Atmospheric scientist

Kait Parker is an atmospheric scientist who recently worked for weather.com and The Weather Channel app. She can also occasionally be seen on Good Morning America where she fills-in for meteorologist Rob Marciano on weekends. Prior to her role with weather.com, she was an on-camera meteorologist and host of America's Morning Headquarters Weekend Edition alongside Reynolds Wolf. She left The Weather Channel television network in early 2016. As of Labor Day weekend in 2019, she has been noticed contributing to weather.com, particularly in presenting and analyzing information about Hurricane Dorian.

Parker made national headlines in 2016 with a rebuttal to Breitbart, a far-right website that used a video of her in an article claiming that the Earth was cooling rather than warming. The Webby Awards chose Parker's video as an honoree in the category of viral in 2017.

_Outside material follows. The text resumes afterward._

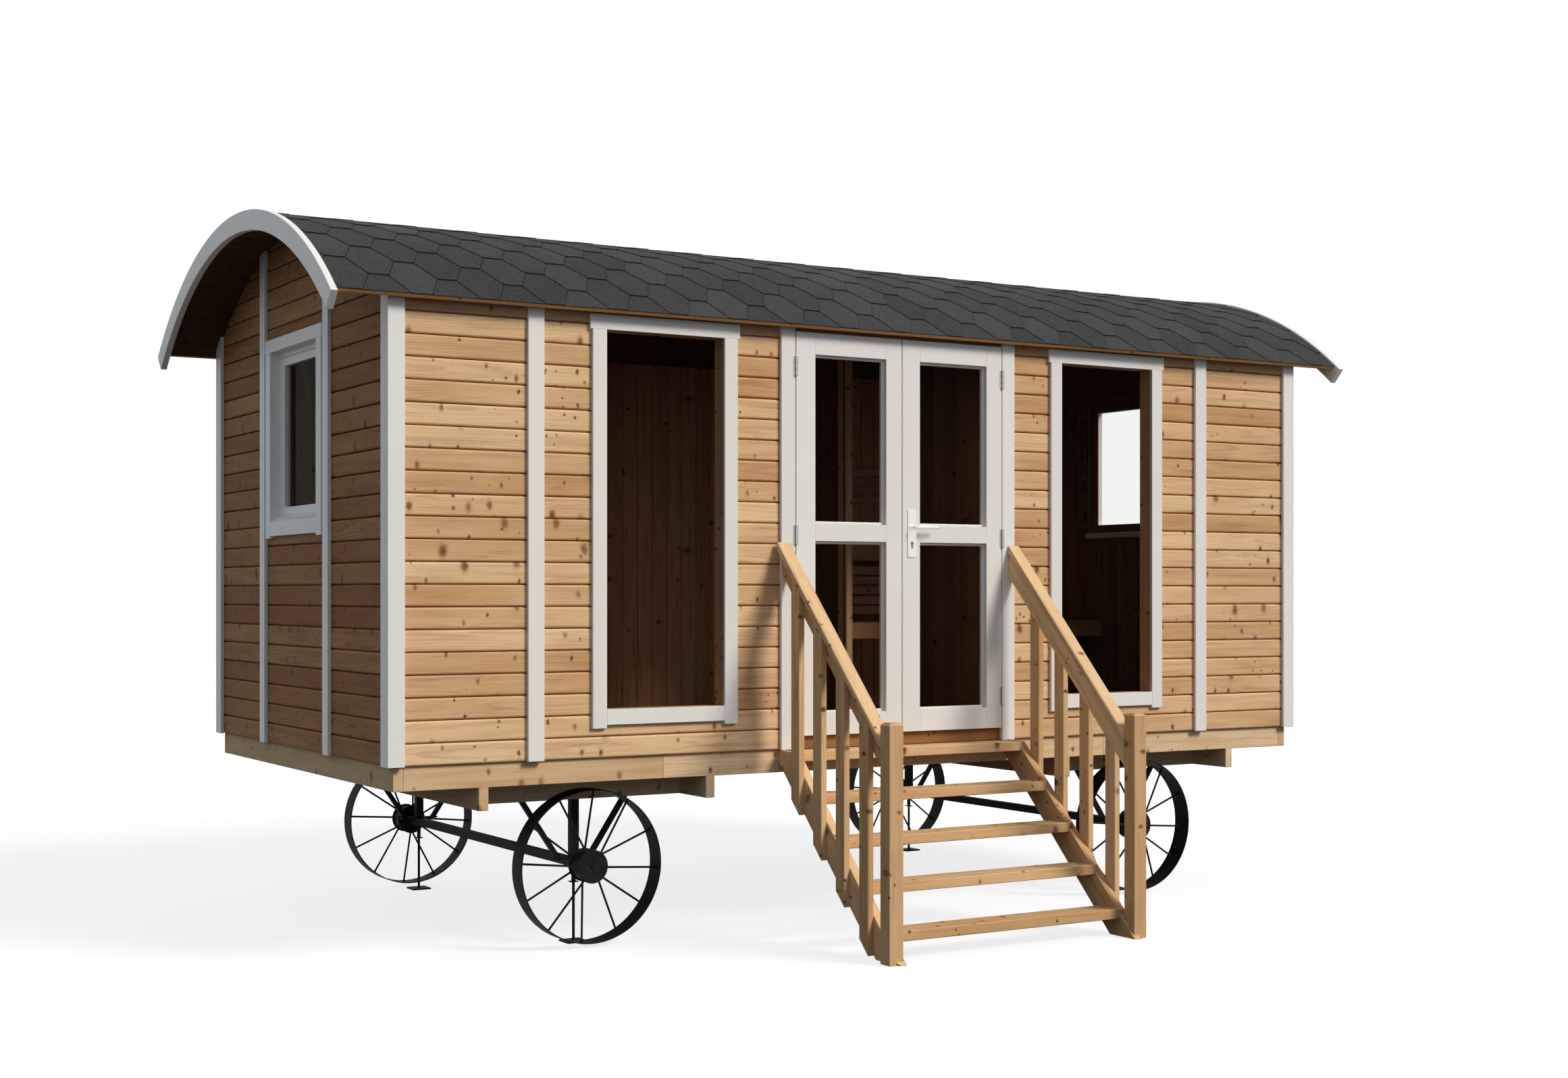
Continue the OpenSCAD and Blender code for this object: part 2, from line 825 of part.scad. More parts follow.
module left_leaf_hinges() {
    color("silver") placed()
        mirror([1, 0, 0])
            for (z = hinge_levels)
                translate([0, 0, z]) leaf_hinge();
}

module right_leaf_hinges() {
    color("silver") placed()
        for (z = hinge_levels)
            translate([0, 0, z]) leaf_hinge();
}

// Puts a shape that rises along Z on the spindle's axis, starting at y and going inwards.
module at_spindle(y) {
    translate([lever_x, y, lever_z]) rotate([-90, 0, 0]) children();
}

module handle_plates() {
    key_z = lever_z - 82;
    color("silver") placed()
        difference() {
            for (y = [leaf_y0 - plate_t, leaf_y1])
                block([lever_x - plate_w / 2, lever_x + plate_w / 2], [y, y + plate_t],
                    [lever_z + plate_up - plate_h, lever_z + plate_up]);
            at_spindle(leaf_y0 - plate_t - cut)
                cylinder(h = leaf_t + 2 * (plate_t + cut), r = neck_r + run_gap, $fn = round_fn);
            for (y = [leaf_y0 - plate_t, leaf_y1]) {
                translate([lever_x, y - cut, key_z])
                    rotate([-90, 0, 0]) cylinder(h = plate_t + 2 * cut, r = 4, $fn = 48);
                block([lever_x - 1.5, lever_x + 1.5], [y - cut, y + plate_t + cut],
                    [key_z - 12, key_z]);
            }
        }
}

// The neck, the arm and the arm's round end on one side of the leaf.
module lever_arm(y) {
    arm_y = [y[0], y[0] + lever_w];
    at_spindle(y[0]) cylinder(h = y[1] - y[0], r = neck_r, $fn = round_fn);
    block([lever_x, lever_x + lever_len - lever_w / 2], arm_y,
        [lever_z - lever_w / 2, lever_z + lever_w / 2]);
    translate([lever_x + lever_len - lever_w / 2, arm_y[0], lever_z])
        rotate([-90, 0, 0]) cylinder(h = lever_w, r = lever_w / 2, $fn = 48);
}

module lever_handle() {
    color("silver") placed() {
        lever_arm([leaf_y0 - lever_out, leaf_y0 - seat_gap]);
        translate([0, leaf_y0 + leaf_y1, 0])
            mirror([0, 1, 0])
                lever_arm([leaf_y0 - lever_out, leaf_y0 - seat_gap]);
        at_spindle(leaf_y0 - lever_out)
            cylinder(h = leaf_t + 2 * lever_out, r = spindle_r, $fn = round_fn);
    }
}

// ---- Axles, wheels and jacks ----

// The brace stands on the saddle, a plate welded along the axle's top at the post.
module brace() {
    lean = (brace_reach - brace_foot) / (bearer_z + axle_z);
    half = brace_w / 2 * sqrt(1 + lean * lean);
    foot_z = -axle_z + axle_w / 2;
    foot_x = brace_foot + lean * axle_w / 2;
    translate([0, brace_w / 2, 0])
        rotate([90, 0, 0])
            linear_extrude(brace_w)
                polygon([[foot_x - half, foot_z], [foot_x + half, foot_z],
                    [brace_reach + half, bearer_z], [brace_reach - half, bearer_z]]);
    block([0, foot_x + half + saddle_t], [-axle_w / 2, axle_w / 2],
        [foot_z - saddle_t / 2, foot_z + saddle_t / 2]);
}

module axle() {
    half = axle_w / 2;
    translate([axle_x, 0, 0]) {
        block([-half, half], [-axle_end, axle_end], [-axle_z - half, -axle_z + half]);
        translate([0, stub_end, -axle_z])
            rotate([90, 0, 0]) cylinder(h = 2 * stub_end, r = stub_r, $fn = round_fn);
        both_sides() translate([0, rail_y, 0]) {
            block([-half, half], [-half, half], [-axle_z, bearer_z]);
            both_ends() brace();
        }
    }
}

module axle_left() {
    color("dimgray") placed() mirror([1, 0, 0]) axle();
}

module axle_right() {
    color("dimgray") placed() axle();
}

module spoke(hub_z) {
    start = hub_r - 8;
    run = wheel_r - rim_t / 2 - start;
    lift = wheel_y - hub_z;
    translate([start, 0, hub_z])
        rotate([0, atan2(run, lift), 0])
            cylinder(h = norm([run, lift]), r = spoke_r, $fn = 24);
}

// A wheel about Z, with its outer face upwards.
module wheel() {
    difference() {
        union() {
            translate([0, 0, wheel_y - rim_half])
                difference() {
                    cylinder(h = rim_w, r = wheel_r, $fn = round_fn);
                    translate([0, 0, -cut])
                        cylinder(h = rim_w + 2 * cut, r = wheel_r - rim_t, $fn = round_fn);
                }
            translate([0, 0, hub_in]) cylinder(h = hub_w, r = barrel_r, $fn = round_fn);
            for (z = [hub_in, hub_out - disc_t])
                translate([0, 0, z]) cylinder(h = disc_t, r = hub_r, $fn = round_fn);
            translate([0, 0, hub_out]) cylinder(h = bolt_h, r = bolt_r, $fn = 6);
            for (i = [0 : spokes - 1])
                rotate([0, 0, i * 360 / spokes - spoke_turn])
                    spoke(i % 2 == 0 ? hub_out - disc_t / 2 : hub_in + disc_t / 2);
        }
        translate([0, 0, hub_in - cut])
            cylinder(h = stub_end - hub_in + cut + joint_gap, r = stub_r + run_gap, $fn = round_fn);
    }
}

module placed_wheel(end, side) {
    color("dimgray") placed()
        translate([end * axle_x, 0, -axle_z]) rotate([-90 * side, 0, 0]) wheel();
}

module wheel_front_left() {
    placed_wheel(-1, -1);
}

module wheel_front_right() {
    placed_wheel(1, -1);
}

module wheel_back_left() {
    placed_wheel(-1, 1);
}

module wheel_back_right() {
    placed_wheel(1, 1);
}

module screw_jacks() {
    axle_under = -axle_z - axle_w / 2;
    collar_z = axle_under - collar_drop;
    color("dimgray") placed()
        both_ends() both_sides() translate([axle_x, rail_y, 0]) {
            translate([0, 0, ground + foot_t / 2])
                cylinder(h = axle_under - ground - foot_t / 2, r = screw_r, $fn = 48);
            block([-foot_w / 2, foot_w / 2], [-foot_w / 2, foot_w / 2], [ground, ground + foot_t]);
            translate([0, 0, collar_z]) cylinder(h = axle_under - collar_z, r = tube_r, $fn = 48);
            block([-collar_w / 2, collar_w / 2], [-collar_w / 2, collar_w / 2],
                [collar_z, collar_z + collar_t]);
        }
}

// ---- Stairs ----

// The stringer's front edge and its level width give its outline down to the ground.
function edge_y(z) = stringer_y + z / slope;
function lower_z(y) = (y - stringer_d - stringer_y) * slope;
function cap_z(y) = rail_top + (y + trim_y) * cap_slope;

module stringer_board(x) {
    along_x(x)
        polygon([[stringer_y, -stair_drop], [-beam_y, -stair_drop], [-beam_y, lower_z(-beam_y)],
            [edge_y(ground) + stringer_d, ground], [edge_y(ground), ground]]);
}

module tread(i, half) {
    nose = -half_depth - top_nose - i * going;
    top = -stair_drop - i * rise;
    block([-half, half], [nose, nose + tread_d], [top - tread_t, top]);
}

module stair_stringers() {
    color("burlywood") placed()
        both_ends()
            difference() {
                stringer_board([stringer_x, stringer_x + stringer_t]);
                for (i = [0 : treads - 1])
                    tread(i, stringer_x + housing);
            }
}

module stair_treads() {
    color("burlywood") placed()
        for (i = [0 : treads - 1])
            tread(i, stringer_x + housing);
}

module newel_side(w) {
    polygon([[0, ground], [w, ground], [w, newel_top - newel_chamfer],
        [w - newel_chamfer, newel_top], [newel_chamfer, newel_top], [0, newel_top - newel_chamfer]]);
}

module stair_newels() {
    color("burlywood") placed()
        both_ends()
            difference() {
                intersection() {
                    translate([0, newel_y, 0])
                        along_x([newel_x, newel_x + newel_w]) newel_side(newel_w);
                    translate([newel_x, newel_y + newel_w, 0])
                        rotate([90, 0, 0]) linear_extrude(newel_w) newel_side(newel_w);
                }
                stringer_board([stringer_x - cut, stringer_x + stringer_t]);
            }
}

module stair_balusters() {
    x0 = stringer_x + stringer_t;
    color("burlywood") placed()
        both_ends()
            for (i = [0 : balusters - 1]) {
                y0 = -half_depth - baluster_front - i * baluster_pitch;
                y1 = y0 + baluster_d;
                along_x([x0, x0 + baluster_t])
                    polygon([[y0, max(lower_z(y0), ground)], [y1, max(lower_z(y1), ground)],
                        [y1, cap_z(y1) - cap_v], [y0, cap_z(y0) - cap_v]]);
            }
}

// A sloping board whose top lies drop under the handrail's top.
module rail_board(x, drop, height) {
    along_x(x)
        polygon([[-trim_y, rail_top - drop], [cap_y0, rail_foot - drop],
            [cap_y0, rail_foot - drop - height], [-trim_y, rail_top - drop - height]]);
}

module stair_handrails() {
    color("burlywood") placed()
        both_ends() {
            rail_board([cap_x, cap_x + cap_w], 0, cap_v);
            rail_board([cap_x + under_in, stringer_x + stringer_t], cap_v, under_v);
        }
}

// ---- Sauna room ----

module partition() {
    x = [partition_x, partition_x1];
    color("sienna") placed() under_roof() {
        block(x, [-inner_y, -passage_front], [floor_t, high_z]);
        block(x, [passage_back, inner_y], [floor_t, high_z]);
    }
}

module partition_posts() {
    post_x = partition_x - post_out;
    post_y = passage_back - post_w;
    stile_y = post_y - post_gap;
    color("sienna") placed() under_roof() {
        block([post_x, partition_x1], [post_y, passage_back - joint_gap], [floor_t, high_z]);
        block([post_x, post_x + stile_t], [stile_y - stile_w, stile_y], [floor_t, high_z]);
    }
}

module bench(y, top) {
    block([room_x0, room_x1], y, [top - seat_t, top]);
    block([room_x0, room_x1], [y[0], y[0] + bench_board_t], [top - fascia_h, top]);
}

module benches() {
    color("sienna") placed() {
        bench([low_y, high_y - joint_gap], low_z);
        bench([high_y, inner_y], high_seat_z);
    }
}

module bench_slats() {
    color("sienna") placed() {
        for (i = [0 : slats - 1])
            translate([0, 0, high_seat_z - fascia_h - slat_gap - slat_h - i * slat_pitch])
                block([room_x0, room_x1], [high_y, high_y + bench_board_t], [0, slat_h]);
        for (i = [0 : backrest_slats - 1])
            translate([0, 0, high_seat_z + backrest_h + i * slat_pitch])
                block([room_x0, room_x1], [inner_y - bench_board_t, inner_y], [0, slat_h]);
    }
}

base_frame();
cross_bearers();
long_rails();
floor_slab();  // floor
front_wall_left();
front_wall_right();
door_header();
back_wall();
end_wall_left();
end_wall_right();
corner_boards();
wall_battens();
roof_deck();
shingle_skin();
bargeboards();
front_window_casings();
front_window_glass();
end_window_frames();
end_window_sashes();
end_window_glass();
door_casings();
door_stops();
door_sill();
door_leaf_left();
door_leaf_right();
door_glass_left();
door_glass_right();
frame_hinges();
left_leaf_hinges();
right_leaf_hinges();
handle_plates();
lever_handle();
axle_left();
axle_right();
wheel_front_left();
wheel_front_right();
wheel_back_left();
wheel_back_right();
screw_jacks();
stair_stringers();
stair_treads();
stair_newels();
stair_balusters();
stair_handrails();
partition();
partition_posts();
benches();
bench_slats();
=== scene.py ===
# %% [markdown]
# # A mobile sauna
#
# The sauna is a timber cabin under an arched shingle roof. It stands on two axles with
# spoked iron wheels, is levelled on screw jacks and is entered by wooden steps. The packed
# model gives every size and place. This lesson gives each piece the shape and the finish
# that a carpenter, a roofer, a painter and a smith would leave on it.

# %% The frame and its measures
import math

import bpy
import numpy as np
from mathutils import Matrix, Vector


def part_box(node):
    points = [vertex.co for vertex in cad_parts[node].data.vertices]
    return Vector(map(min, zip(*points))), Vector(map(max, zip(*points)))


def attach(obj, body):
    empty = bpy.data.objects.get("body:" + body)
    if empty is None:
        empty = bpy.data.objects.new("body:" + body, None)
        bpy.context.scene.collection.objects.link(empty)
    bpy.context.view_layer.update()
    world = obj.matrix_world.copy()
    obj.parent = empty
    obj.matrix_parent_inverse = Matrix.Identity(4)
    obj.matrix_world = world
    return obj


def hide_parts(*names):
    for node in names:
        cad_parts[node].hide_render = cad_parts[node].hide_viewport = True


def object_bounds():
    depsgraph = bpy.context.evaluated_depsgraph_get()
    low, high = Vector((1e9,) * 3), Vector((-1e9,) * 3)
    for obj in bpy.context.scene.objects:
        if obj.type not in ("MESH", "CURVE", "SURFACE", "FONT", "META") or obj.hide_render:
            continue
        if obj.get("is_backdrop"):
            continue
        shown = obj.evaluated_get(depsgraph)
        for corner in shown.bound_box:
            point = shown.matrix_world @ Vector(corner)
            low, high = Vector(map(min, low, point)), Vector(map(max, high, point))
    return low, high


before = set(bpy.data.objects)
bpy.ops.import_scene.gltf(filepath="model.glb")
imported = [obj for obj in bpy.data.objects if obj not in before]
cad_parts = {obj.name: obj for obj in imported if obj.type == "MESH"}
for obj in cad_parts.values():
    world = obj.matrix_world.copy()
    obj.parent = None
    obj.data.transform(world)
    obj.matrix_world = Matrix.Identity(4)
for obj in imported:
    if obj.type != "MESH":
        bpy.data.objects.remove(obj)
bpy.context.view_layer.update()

# Cabin coordinates: X along the cabin, Y from its middle, Z from the underside of the walls.
left_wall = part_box("front_wall_left")
back_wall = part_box("back_wall")
ORIGIN = np.array([0.0, (left_wall[0].y + back_wall[1].y) / 2, left_wall[0].z])


def cad(node):
    """Lowest and highest corner of a CAD node, in cabin coordinates."""
    low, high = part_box(node)
    return np.array(low) - ORIGIN, np.array(high) - ORIGIN


HALF_X = cad("back_wall")[1][0]
HALF_Y = cad("back_wall")[1][1]
INNER_X, INNER_Y = cad("floor")[1][:2]
FLOOR_T = cad("floor")[1][2]
TRIM_X, TRIM_Y = cad("corner_boards")[1][:2]
GROUND = -ORIGIN[2]
print("cabin", 2 * HALF_X, "x", 2 * HALF_Y, "m, walls", round(HALF_Y - INNER_Y, 3), "m thick")

# %% The roof's circle
# The deck's underside is an arc. Its centre lies a radius and a thickness below the deck's top.
DECK_R, DECK_T = 2.065, 0.019
ROOF_Z = cad("roof_deck")[1][2] - (DECK_R + DECK_T)
FELT_MIDDLE = 0.004
SHINGLE_R = DECK_R + DECK_T + FELT_MIDDLE
GAP = 0.0005


def under_deck(y):
    """Height of the deck's underside at y: the circle's centre plus sqrt(r^2 - y^2)."""
    return ROOF_Z + np.sqrt(DECK_R**2 - np.asarray(y, float) ** 2) - GAP


print("ridge", round(cad("bargeboards")[1][2] - GROUND, 3), "m above the ground")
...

In 2016, Parker released a mini-documentary called Toxic Lake: The Untold Story of Lake Okeechobee about cyanobacteria (blue-green algae) and water management in Florida where she was both producer and correspondent. The project has gone on to win The Society of Professional Journalists' top honor for Digital Video and nominated for the News and Documentary Emmy Awards for Outstanding Science and Environmental Reporting.

She was also named to the Grist 50 list of Climate Fixers in 2017 and was featured in Marie Claire Magazine's first issue on sustainability.

Parker received a Bachelor of Science in Atmospheric Science from The University of Missouri in May 2009. Parker has also earned her Certified Broadcast Meteorologist Seal of Approval from the American Meteorological Society.

Parker began her career by filling in at KOMU-TV in Columbia, Mo., in 2006 while still enrolled at the University of Missouri. Upon graduation in May 2009, she became weekday morning and midday meteorologist for WAKA-TV in Montgomery, AL. From there she went on to WPTV-TV in West Palm Beach, FL where she was first hired as weekend meteorologist but was quickly put into a weekday role. Parker left WPTV-TV in early 2014 and went to work for The Weather Channel.

Parker was born and raised in Grapevine, Texas, and often points to her mother and father as the source of her interest in science. She is currently married and announced her first pregnancy in April 2020.